Perhaps you’ve heard a few of these pronouncements before:
I know our customers complain when we send them too many emails, but we’ve always sent them at least four offers on Thanksgiving Day.
I know our customers don’t trust our pricing, but we’ve always jacked up our regular prices in the weeks before Christmas so we can mark them “50% off.”
I know it’s irrational to cover the cost of free expedited shipping and lose money on every sale, but we’ve always managed to convince our boss that losing money is the only way we can compete with Amazon.
I know our brand promise is what matters most to our company, but we’ve always managed to slip in a few low-quality products with our best inventory to even out our margins.
I know we believe our customers are loyal and have a lifetime value, but we’ve always cut our customer service costs to force our bottom line into compliance with our budget.
Yep, we know what we are doing is wrong, but we’ve always found a way to justify our shortcomings, weak logic, or poor decision-making because we’re out of time, out of patience, or out of energy to argue for doing what’s right.
Earlier this year I attended the third-annual ShopTalk conference in Las Vegas. It had grown 50% over 2017 with more than 8400 attendees. Ecommerce remains an escalating magic buzz word. There were two types of presentations:
- “People may think our proud, established, vastly well capitalized legacy brand can’t adapt to new technology, but we’ve always been a customer favorite and there’s no reason anyone should bet against us.”
- “We’re a new brand and will lose our jobs if we don’t succeed, but our investors are betting that if we brainstorm new experiments and focus on customer behavior, the results will tell us what works and what doesn’t.”
Which bet would you place with your own money?
Let me restate the choice:
- “We’ve been around more than fifty years, we know exactly what we’re doing having coined a business model for hard-won success, we’re a household name, and we’ll still be a household name fifty years from now.”
- “We have no idea if we’re going to be around in two years, but we’ll take whatever runway we have to figure out how to do what’s never worked successfully before.”
Don’t bother answering—it’s a trick question. The truth is you need some of both to win the long game, some of the newbies and some of the dinosaurs. Yet too many people convince themselves there’s little downside to a buy-and-hold strategy with “forever” companies like GE or GM. They won’t invest in a risky start-up with a funny name and an unproven business model like Amazon or Apple until it’s a fully valued blue chip.
No one knows what companies are going to win in the future, whether cemented or emerging. They all have unpredictable choices to make. It’s supposed to be that way.

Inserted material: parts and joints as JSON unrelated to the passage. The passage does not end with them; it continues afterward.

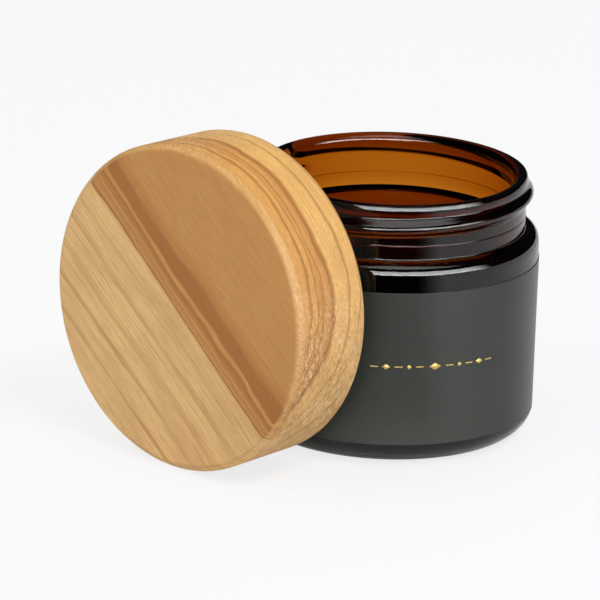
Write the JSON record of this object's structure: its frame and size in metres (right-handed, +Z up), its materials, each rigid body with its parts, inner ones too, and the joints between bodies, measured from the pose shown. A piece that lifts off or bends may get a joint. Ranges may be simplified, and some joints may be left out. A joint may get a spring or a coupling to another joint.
{
  "type": "cosmetic cream jar",
  "caption": "Open round amber glass cream jar with screw neck and dark wrap label, and its turned wooden screw lid standing on edge beside it.",
  "frame": {"origin": "centre of the footprint of the jar and the standing lid together, on the table", "axes": "+Z up along the jar's axis, -Y the way the standing lid's top faces, +X to the right when looking along +Y"},
  "size_m": [0.067, 0.0776, 0.0608],
  "materials": {
    "amber_glass": "glossy moulded amber",
    "label_film": "satin dark green-grey film",
    "wood": "turned and oiled",
    "insert_plastic": "moulded polypropylene",
    "foam": "closed-cell foam"
  },
  "bodies": {
    "jar": {"glass_jar": "amber_glass", "label": "label_film"},
    "lid": {"lid_shell": "wood", "thread_insert": "insert_plastic", "liner": "foam"}
  },
  "joints": [
    {"name": "lid_tip", "type": "hinge", "parent": "jar", "child": "lid", "pos_m": [-0.00307, -0.0388, 0], "axis": [1, 0, 0], "range_deg": [0, 90.67]}
  ]
}
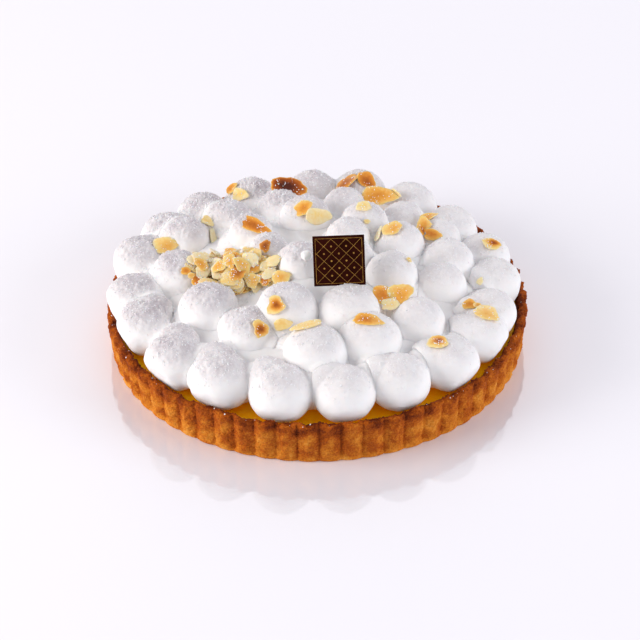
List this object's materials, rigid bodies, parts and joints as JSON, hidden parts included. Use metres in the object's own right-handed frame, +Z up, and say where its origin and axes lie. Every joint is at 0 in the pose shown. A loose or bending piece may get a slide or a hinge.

It’s how new companies are born and old companies die, or old companies are reborn through reinvention. It’s called creative destruction.
My point has nothing to do with improving your stock portfolio. My point has everything to do with recognizing the death knell of an established brand and bringing life or invigoration to a challenger brand.

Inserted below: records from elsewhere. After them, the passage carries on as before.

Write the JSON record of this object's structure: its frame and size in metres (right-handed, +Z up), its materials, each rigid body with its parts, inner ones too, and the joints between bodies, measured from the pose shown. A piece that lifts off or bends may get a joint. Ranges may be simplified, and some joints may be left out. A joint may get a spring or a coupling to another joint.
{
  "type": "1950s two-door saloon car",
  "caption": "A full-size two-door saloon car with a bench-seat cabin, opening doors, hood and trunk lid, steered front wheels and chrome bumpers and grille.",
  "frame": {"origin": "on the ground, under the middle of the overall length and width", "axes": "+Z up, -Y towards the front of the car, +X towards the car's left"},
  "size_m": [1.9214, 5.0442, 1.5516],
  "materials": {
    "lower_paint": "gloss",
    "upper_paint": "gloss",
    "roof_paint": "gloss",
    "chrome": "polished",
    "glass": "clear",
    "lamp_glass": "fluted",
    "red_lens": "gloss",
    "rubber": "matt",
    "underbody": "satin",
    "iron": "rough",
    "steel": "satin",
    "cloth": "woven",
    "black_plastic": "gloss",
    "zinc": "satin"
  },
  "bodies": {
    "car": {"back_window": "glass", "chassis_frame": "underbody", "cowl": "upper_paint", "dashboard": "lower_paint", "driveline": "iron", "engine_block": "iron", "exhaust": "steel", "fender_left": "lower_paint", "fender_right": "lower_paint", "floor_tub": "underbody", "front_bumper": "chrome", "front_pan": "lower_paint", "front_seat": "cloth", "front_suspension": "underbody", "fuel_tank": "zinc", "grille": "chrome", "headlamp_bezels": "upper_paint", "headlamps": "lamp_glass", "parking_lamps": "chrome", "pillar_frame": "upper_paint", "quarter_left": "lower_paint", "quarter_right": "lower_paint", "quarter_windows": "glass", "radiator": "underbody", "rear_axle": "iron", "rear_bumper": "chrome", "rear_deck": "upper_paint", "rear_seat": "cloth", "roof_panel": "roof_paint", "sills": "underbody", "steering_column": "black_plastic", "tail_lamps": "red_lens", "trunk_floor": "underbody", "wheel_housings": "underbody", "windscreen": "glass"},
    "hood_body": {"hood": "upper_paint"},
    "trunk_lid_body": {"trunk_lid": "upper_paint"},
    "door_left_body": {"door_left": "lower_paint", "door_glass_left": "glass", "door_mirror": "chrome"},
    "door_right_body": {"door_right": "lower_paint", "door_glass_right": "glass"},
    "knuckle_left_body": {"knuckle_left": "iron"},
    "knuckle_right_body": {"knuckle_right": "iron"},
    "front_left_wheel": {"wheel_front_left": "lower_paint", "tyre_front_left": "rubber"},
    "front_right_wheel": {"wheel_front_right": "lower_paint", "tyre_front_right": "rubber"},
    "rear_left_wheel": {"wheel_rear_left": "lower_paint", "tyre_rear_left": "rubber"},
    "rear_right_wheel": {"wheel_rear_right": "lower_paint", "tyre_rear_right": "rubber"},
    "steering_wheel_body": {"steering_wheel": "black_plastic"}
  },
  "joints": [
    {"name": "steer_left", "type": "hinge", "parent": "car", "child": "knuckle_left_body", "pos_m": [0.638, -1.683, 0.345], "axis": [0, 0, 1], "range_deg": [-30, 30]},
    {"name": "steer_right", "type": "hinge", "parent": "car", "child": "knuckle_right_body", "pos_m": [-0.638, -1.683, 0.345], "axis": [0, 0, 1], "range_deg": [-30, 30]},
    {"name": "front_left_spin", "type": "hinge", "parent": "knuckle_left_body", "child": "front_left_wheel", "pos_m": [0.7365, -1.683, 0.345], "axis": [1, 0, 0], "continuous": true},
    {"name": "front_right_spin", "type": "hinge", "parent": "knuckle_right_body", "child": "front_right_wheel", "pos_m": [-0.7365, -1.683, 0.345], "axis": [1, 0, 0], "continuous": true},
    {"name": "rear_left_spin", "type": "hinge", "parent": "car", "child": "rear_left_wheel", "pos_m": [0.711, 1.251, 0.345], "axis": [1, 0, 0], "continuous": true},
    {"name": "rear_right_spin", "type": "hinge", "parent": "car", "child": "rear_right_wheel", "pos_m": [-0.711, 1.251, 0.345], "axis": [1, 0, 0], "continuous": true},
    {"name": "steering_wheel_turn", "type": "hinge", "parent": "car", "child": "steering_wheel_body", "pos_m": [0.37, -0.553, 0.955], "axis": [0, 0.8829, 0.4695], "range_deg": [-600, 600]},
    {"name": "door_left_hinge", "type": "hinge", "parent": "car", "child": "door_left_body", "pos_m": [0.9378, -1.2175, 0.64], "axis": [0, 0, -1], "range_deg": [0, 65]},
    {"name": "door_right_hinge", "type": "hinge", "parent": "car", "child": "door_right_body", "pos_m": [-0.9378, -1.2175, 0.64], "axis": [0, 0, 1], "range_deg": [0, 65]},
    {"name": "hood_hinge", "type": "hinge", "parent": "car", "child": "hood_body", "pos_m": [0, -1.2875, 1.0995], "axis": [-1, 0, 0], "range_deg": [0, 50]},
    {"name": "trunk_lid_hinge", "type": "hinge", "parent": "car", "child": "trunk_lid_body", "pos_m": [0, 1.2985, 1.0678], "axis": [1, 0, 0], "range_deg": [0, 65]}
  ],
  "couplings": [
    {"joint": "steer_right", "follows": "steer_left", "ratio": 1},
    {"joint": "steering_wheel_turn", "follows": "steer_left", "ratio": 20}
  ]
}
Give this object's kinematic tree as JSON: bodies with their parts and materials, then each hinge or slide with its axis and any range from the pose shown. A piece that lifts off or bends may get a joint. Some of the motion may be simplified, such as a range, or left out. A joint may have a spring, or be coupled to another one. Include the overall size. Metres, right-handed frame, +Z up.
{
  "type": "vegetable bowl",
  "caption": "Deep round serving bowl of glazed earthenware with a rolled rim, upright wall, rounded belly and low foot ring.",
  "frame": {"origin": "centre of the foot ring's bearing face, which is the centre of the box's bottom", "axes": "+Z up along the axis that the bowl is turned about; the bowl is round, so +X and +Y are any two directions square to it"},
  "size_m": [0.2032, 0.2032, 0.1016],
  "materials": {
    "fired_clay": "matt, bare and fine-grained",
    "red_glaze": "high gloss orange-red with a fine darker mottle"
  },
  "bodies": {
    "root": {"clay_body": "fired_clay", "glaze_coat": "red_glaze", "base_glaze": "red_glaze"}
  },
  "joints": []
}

It can be a fair fight. An established brand can be a challenger brand when it acts like an underdog—when it stomps out the status quo and humbly looks to customers for confirmation or rejection of any working thesis.
I am willing to bet few employees at Amazon or Apple wander the halls uttering the words “but we’ve always” as a response to why they aren’t trying something new. Who knows, maybe I’m wrong, maybe they are becoming slow, cynical, and comfortable that they know what they are doing. I doubt it, but if they are, an opportunity for a challenger brand is out there for the taking.
I’ll bet they said “but we’ve always” a lot at Sears.
I’ll bet they said “but we’ve always” a lot at Toys ‘R’ Us.
When was the last time you said it? Still feeling good about that?
This year’s holiday shopping strategy is already behind us. There’s nothing we can do with history except study and learn from it.
The new year awaits all big ideas, particularly those focused on truly delighting customers with a sustainable business model and a resonating brand promise.
My advice going forward in whatever you are doing?
Eliminate the phrase BUT WE’VE ALWAYS from your company’s vocabulary before it eliminates you.
Erase those three words entirely from all conversation.
BUT WE’VE ALWAYS is defensive, uninspiring, and telling.
Try something instead that hasn’t worked, something that you think might work because you have reason to believe in a thesis. Measure the results. If there’s promise, hone it with precision. If it starts to work, stay humble. Stay inquisitive. Question the potential interpretation of every collected data point. Remember that every successful idea has a life cycle, and a bad idea yesterday might be reformed under changing market forces as a good idea tomorrow.
When an idea works dependably and someone questions it in a future review, just don’t say BUT WE’VE ALWAYS done it that way. You haven’t always done it that way. It had a beginning. It can have an end. What can’t end is innovation.